Do both categories apply to children? The notion of option rights motivated children's rights activists who saw children as oppressed by adults. Psychologist Richard Farson stated, "Children, like adults, should have the right to decide the matters which affect them most directly. The issue of self-determination is at the heart of children's liberation" (p. 27). The authors of the United Nations Declaration, on the other hand, focused almost exclusively on welfare rights. For example:
The child, for the full and harmonious development of his [sic] personality, needs love and understanding. He shall, wherever possible, grow up in the care and under the responsibility of his parents, and in any case in an atmosphere of affection and of moral and material security; a child of tender years shall not, save in exceptional circumstances, be separated from his mother. (United Nations, p. 113)
Although some children's advocates urge recognition of both option and welfare rights, the underlying rationales are quite different. While the rationale for according children option rights conceives of minor status itself as a disabling condition that ought to be removed, the rationale for welfare rights urges that various goods and services be provided to minors as minors.

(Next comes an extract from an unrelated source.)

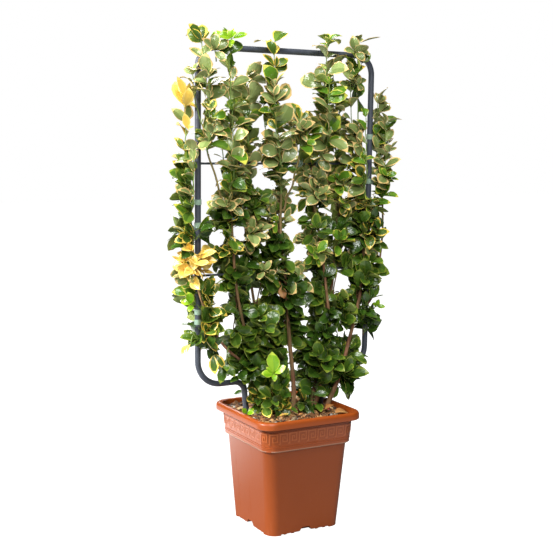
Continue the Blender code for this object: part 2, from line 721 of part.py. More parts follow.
def grow_wand(mass, line, space):
    """An upright wand with pairs of leaves all the way up."""
    tip, axis, _ = along(line, 1.0)
    foot = tip + axis * GAP
    place = foot + axis * WAND_FOOT
    mass.twig(foot, place + axis * TWIG_OVERLAP, *WAND_FOOT_TWIG, checked=False)
    low, high = Vector(space[0]), Vector(space[1])
    goal = Vector(((low.x + high.x) / 2, place.y, high.z - TUFT_ROOM))
    pairs = round((goal.z - place.z) / WAND_PAIR_SPACING)
    steps = max(2, round(pairs / PAIRS_PER_STRETCH))
    corners = [place, place + axis * WAND_LEAD, Vector((goal.x, goal.y, (place.z + goal.z) / 2)), goal]
    points = [bezier(corners, step / steps) for step in range(steps + 1)]
    turn = mass.draw.uniform(0, math.pi)
    foot_share, tip_share = WAND_TWIG
    for number, (start, end) in enumerate(zip(points, points[1:])):
        thick = foot_share + (tip_share - foot_share) * number / steps
        direction = (end - start).normalized()
        back = TWIG_OVERLAP if number else 0.0
        mass.twig(start - direction * back, end, thick, thick * TWIG_TAPER, checked=False)
    for number in range(pairs):
        t = (number + 1) / pairs
        here = bezier(corners, t)
        direction = (here - bezier(corners, t - WAND_LOOK_BACK)).normalized()
        turn += math.pi / 2 + mass.draw.gauss(0, WAND_TURN_SPREAD)
        mass.pair(here - direction * LEAF_ROOT, direction, turn, WAND_LIFT, 1.0 - WAND_SHRINK * t)
    mass.pair(goal - direction * LEAF_ROOT, direction, turn + math.pi / 2, WAND_TIP_LIFT, WAND_TIP_SIZE)


def grow_bush(mass, line, space):
    """A stem beside its limb that forks up and down, with side shoots all round, each ending in a tuft."""
    foot, knee, out = side_start(mass, line, space)
    low, high = Vector(space[0]), Vector(space[1])
    draw = mass.draw
    mass.twig(foot, knee + out * TWIG_OVERLAP, *BUSH_FOOT_TWIG, checked=False)
    forks = []
    for goal_z in (high.z - TUFT_ROOM, low.z + TUFT_ROOM):
        goal = Vector(((knee.x + middle_of(space).x) / 2, knee.y, goal_z))
        for attempt in range(3 * TRIES):
            if mass.twig(knee, goal, *FORK_TWIG):
                forks.append(goal)
                break
            share = 0.5 - FORK_SPREAD_STEP * attempt
            goal = Vector((
                low.x + (high.x - low.x) * draw.uniform(share, 1 - share),
                low.y + (high.y - low.y) * draw.uniform(share, 1 - share),
                goal_z + (knee.z - goal_z) * FORK_DROP_STEP * attempt,
            ))
    forks = forks or [knee]
    for end in forks:
        axis = end - knee
        if axis.length > 0 and axis.z > 0:
            axis.normalize()
            turn = draw.uniform(0, math.pi)
            for number, (lift, size) in enumerate(TUFT_PAIRS):
                mass.pair(end - axis * LEAF_ROOT, axis, turn + number * math.pi / 2, lift, size)
    first, span = ROOT_SPAN
    for number in range(BUSH_SHOOTS):
        angle = number * GOLDEN_ANGLE + draw.gauss(0, ANGLE_SPREAD)
        end = forks[number % len(forks)]
        root = knee.lerp(end, first + span * (number + 0.5) / BUSH_SHOOTS)
        reach = Vector((math.cos(angle) * (high.x - low.x), math.sin(angle) * (high.y - low.y), 0))
        mass.shoot(root, reach.normalized(), draw.uniform(*SHOOT_LENGTH))


def build_foliage(parts, lines, finish):
    frame = [(line, [frame_radius(name)] * len(line)) for name, line in frame_lines().items()]
    obstacles = stretches(frame + list(lines.values()))
    for seed, (name, (host, *space)) in enumerate({**WANDS, **BUSHES}.items()):
        mass = Mass(name, space, WAND_LEAF if name in WANDS else BUSH_LEAF, obstacles, SEED + seed)
        if name in WANDS:
            grow_wand(mass, lines[host], space)
        else:
            grow_bush(mass, lines[host], space)
        made = mass.finish(finish)
        bpy.context.scene.collection.objects.unlink(made)
        parts.objects.link(made)
        print(name, "leaves", len(mass.leaves), "faces", len(made.data.polygons))


def main():
    clear_scene()
    parts = new_collection("potted_spindle")
    plastic = material("terracotta_plastic", (0.45, 0.13, 0.05), 0.42)
    compost = material("bark_compost", (0.22, 0.13, 0.07), 0.95)
    coated = material("coated_steel", (0.03, 0.033, 0.038), 0.45, 0.1)
    bark = material("bark", (0.17, 0.10, 0.06), 0.85)
    green = material("leaf", (0.10, 0.22, 0.05), 0.5)
    build_pot(parts, plastic)
    build_soil(parts, compost)
    build_frame(parts, coated)
    lines = limb_lines()
    build_limbs(parts, lines, bark)
    build_foliage(parts, lines, green)


main()
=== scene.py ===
# Golden-edged Japanese spindle, trained flat on a bent tube, in a square terracotta-coloured pot.
# The looks of the plant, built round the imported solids. Metres, +Z up, -Y is the front.
import math
import random

import bpy
import numpy as np
from mathutils import Matrix, Vector, noise


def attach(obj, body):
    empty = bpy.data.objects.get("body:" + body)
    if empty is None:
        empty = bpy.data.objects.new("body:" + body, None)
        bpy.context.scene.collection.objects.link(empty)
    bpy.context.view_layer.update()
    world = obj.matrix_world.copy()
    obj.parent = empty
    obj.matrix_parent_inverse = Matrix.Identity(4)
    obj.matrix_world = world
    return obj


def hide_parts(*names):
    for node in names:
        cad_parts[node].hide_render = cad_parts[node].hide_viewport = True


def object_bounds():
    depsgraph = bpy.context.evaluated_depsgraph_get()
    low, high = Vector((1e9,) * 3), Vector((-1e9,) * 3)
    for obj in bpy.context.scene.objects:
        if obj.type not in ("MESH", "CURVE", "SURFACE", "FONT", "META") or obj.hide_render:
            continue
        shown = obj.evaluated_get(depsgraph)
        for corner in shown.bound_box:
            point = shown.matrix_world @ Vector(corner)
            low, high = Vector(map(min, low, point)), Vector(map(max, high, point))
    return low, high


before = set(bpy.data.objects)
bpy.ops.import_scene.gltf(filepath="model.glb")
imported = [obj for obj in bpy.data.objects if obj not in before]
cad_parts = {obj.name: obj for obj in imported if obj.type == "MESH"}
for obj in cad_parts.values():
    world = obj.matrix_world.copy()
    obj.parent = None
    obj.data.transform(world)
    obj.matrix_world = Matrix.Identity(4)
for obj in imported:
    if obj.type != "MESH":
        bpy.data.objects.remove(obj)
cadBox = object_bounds()
up = Vector((0, 0, 1))


# Camera, as the photograph was taken
cameraSettings = {
    "place": (-1.3684, -2.3528, 0.9847),
    "turn": -0.5049,  # radians from +Y
    "down": 0.1587,
    "roll": 0.0103,
    "lens": 69.2,
    "shift": (0.0209, 0.0707),
}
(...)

Most sensible people would look askance at putting children, especially young children, on a par with adults, insofar as freedom to live as they wish is concerned. The notion of a protected sphere of autonomous decision making is closely linked to the presence of developed capacities for rational choice, capacities that usually are only potential in young children. It may well be that the development of autonomy is impeded when children are not permitted to exercise choices in their lives, but advocating that children be given some options is a far cry from asserting that children have the same rights as adults to live their lives as they please. Paternalism, the coercion of individuals for their own good, is odious only when those coerced are capable of exercising rational choice.